Order of magnitude of density of uranium nucleus is , [m = 1.67 xx 10^(-27 kg]`

To find the order of magnitude of the density of a uranium nucleus, we can follow these steps: ### Step 1: Understand the mass of a nucleon The mass of one nucleon (proton or neutron) is given as: \[ m = 1.67 \times 10^{-27} \, \text{kg} \] ### Step 2: Define the mass number of uranium Let the mass number of uranium be represented by \( A \). For uranium, \( A \) is typically around 238 (for Uranium-238). ### Step 3: Calculate the total mass of the uranium nucleus The total mass \( M \) of the uranium nucleus can be calculated as: \[ M = A \times m \] Substituting the values: \[ M = 238 \times 1.67 \times 10^{-27} \, \text{kg} \] ### Step 4: Calculate the radius of the uranium nucleus The radius \( R \) of a nucleus can be estimated using the formula: \[ R = R_0 A^{1/3} \] where \( R_0 = 1.25 \times 10^{-15} \, \text{m} \).
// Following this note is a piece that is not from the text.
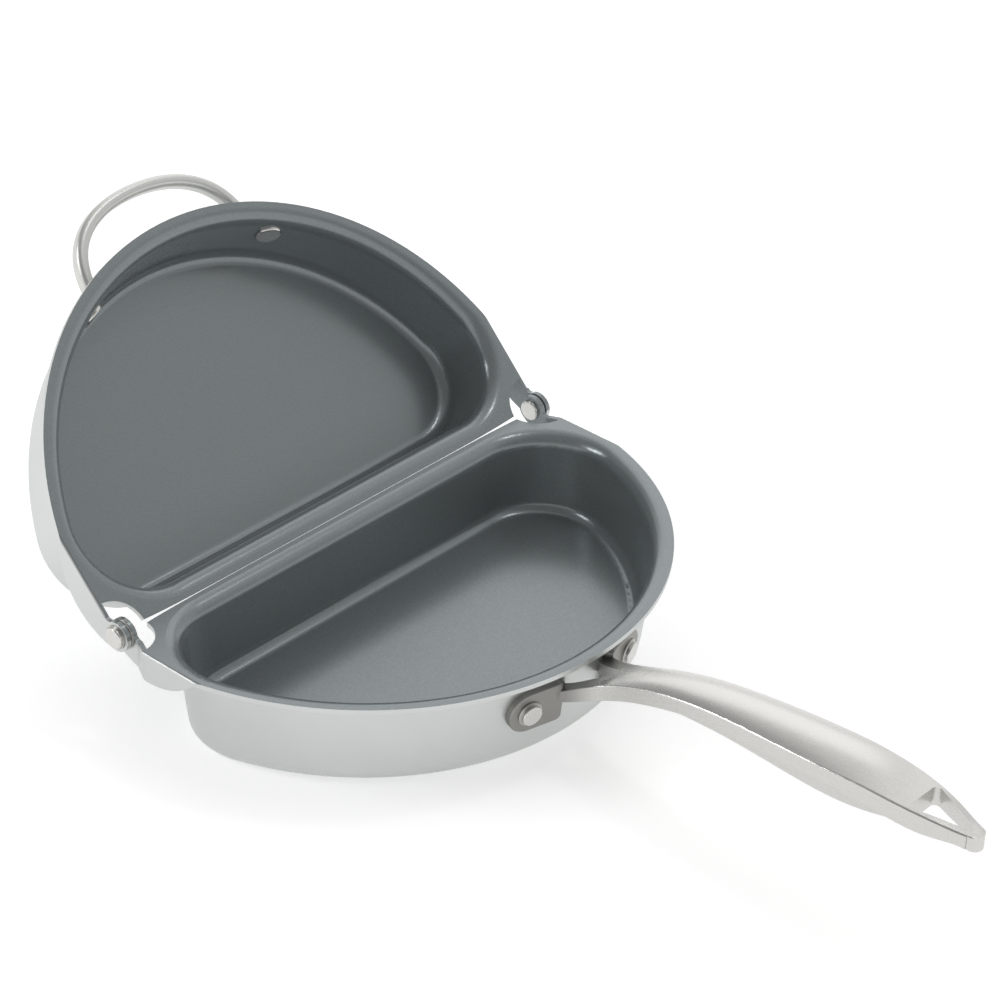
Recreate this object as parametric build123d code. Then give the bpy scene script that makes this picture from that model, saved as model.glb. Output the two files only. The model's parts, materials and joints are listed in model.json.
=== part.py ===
from build123d import *
import os
from math import cos, radians, sin, sqrt, tan

# Double sided flip pan: two half-round pans hinged along their straight sides.
# Millimetres, +Z up. The origin is the middle of the lower pan's flat base. The hinge axis runs
# along Y on the -X side, the long handle points along +X and the upper pan stands open over -X.

os.makedirs("parts", exist_ok=True)

# ---- Driving dimensions -------------------------------------------------------------------

rim_diameter = 249.0         # across the round rim of each pan
rim_height = 42.0            # hinge axis, and so the rims when shut, above the base
upper_depth = 37.5           # the upper pan's base from the same axis
sheet = 2.0                  # pan metal in the walls, rim and ears
base_sheet = 7.5             # thick base that spreads the heat
rim_centre = 11.8            # hinge axis to the centre of the round rim
rim_width = 8.3              # round rim edge to the inside wall
straight_wall = 8.5          # hinge axis to the inside of the straight wall
corner_radius = 29.0         # inside corners between the straight and the round wall
round_draft = 6.0            # degrees that the round wall leans in towards the floor
straight_draft = 2.5         # the same for the straight wall
floor_fillet = 5.0           # inside radius between wall and floor
base_fillet = 7.0            # outside radius between wall and base
rim_roll = 6.5               # radius that rolls the rim over into the inside wall
rim_root = 3.0               # radius under the rim, outside
rim_slot = 0.3               # gap between the two straight rims, in the middle of the hinge
rim_slot_ends = 1.3          # the same gap beside the ears
shut_gap = 0.3               # between the two rims when the pan is shut
open_tilt = 45.0             # degrees that the upper pan's rim stands above level at rest
base_offset = 65.0           # hinge axis to the middle of the base

ear_inset = 3.5              # outer face of the ears inside the rim's half width
ear_lobe = 6.2               # radius of the ear round its pin
ear_lobe_foot = 232.0        # degrees round the lobe to where its lower edge leaves it
ear_depth = 12.0             # deepest point of the ear under the rim
ear_deepest = 12.0           # that point's distance from the hinge axis
ear_bend = 1.2               # outside bend where the rim folds down into the ear
ear_neck = 2.5               # radius between the lobe and the rim
notch_radius = 13.7          # round notch in the rim that clears the other pan's lobe
notch_inset = 1.3            # outer face of the ears to the notch centre
jog_start = 15.0             # where the lower pan's ear starts to step inwards
jog_end = 8.5                # where that step is complete
jog_radius = 2.4             # inside bends of the step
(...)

Substituting the values: \[ R = 1.25 \times 10^{-15} \times 238^{1/3} \] ### Step 5: Calculate the volume of the uranium nucleus The volume \( V \) of the nucleus can be calculated using the formula for the volume of a sphere: \[ V = \frac{4}{3} \pi R^3 \] ### Step 6: Substitute the radius into the volume formula Substituting \( R \) into the volume formula: \[ V = \frac{4}{3} \pi \left(1.25 \times 10^{-15} \times 238^{1/3}\right)^3 \] ### Step 7: Calculate the density The density \( \rho \) of the uranium nucleus is given by: \[ \rho = \frac{M}{V} \] Substituting the expressions for \( M \) and \( V \): \[ \rho = \frac{A \times m}{\frac{4}{3} \pi R^3} \] ### Step 8: Simplify the expression for density Substituting \( R \) in terms of \( A \): \[ \rho = \frac{A \times m}{\frac{4}{3} \pi (R_0 A^{1/3})^3} \] This simplifies to: \[ \rho = \frac{A \times m}{\frac{4}{3} \pi R_0^3 A} \] The \( A \) cancels out: \[ \rho = \frac{3m}{4\pi R_0^3} \] ### Step 9: Substitute the values and calculate Now substituting \( m = 1.67 \times 10^{-27} \, \text{kg} \) and \( R_0 = 1.25 \times 10^{-15} \, \text{m} \): \[ \rho = \frac{3 \times 1.67 \times 10^{-27}}{4\pi (1.25 \times 10^{-15})^3} \] ### Step 10: Calculate the numerical value After performing the calculation, we find: \[ \rho \approx 2 \times 10^{17} \, \text{kg/m}^3 \] ### Conclusion The order of magnitude of the density of a uranium nucleus is: \[ \rho \approx 2 \times 10^{17} \, \text{kg/m}^3 \]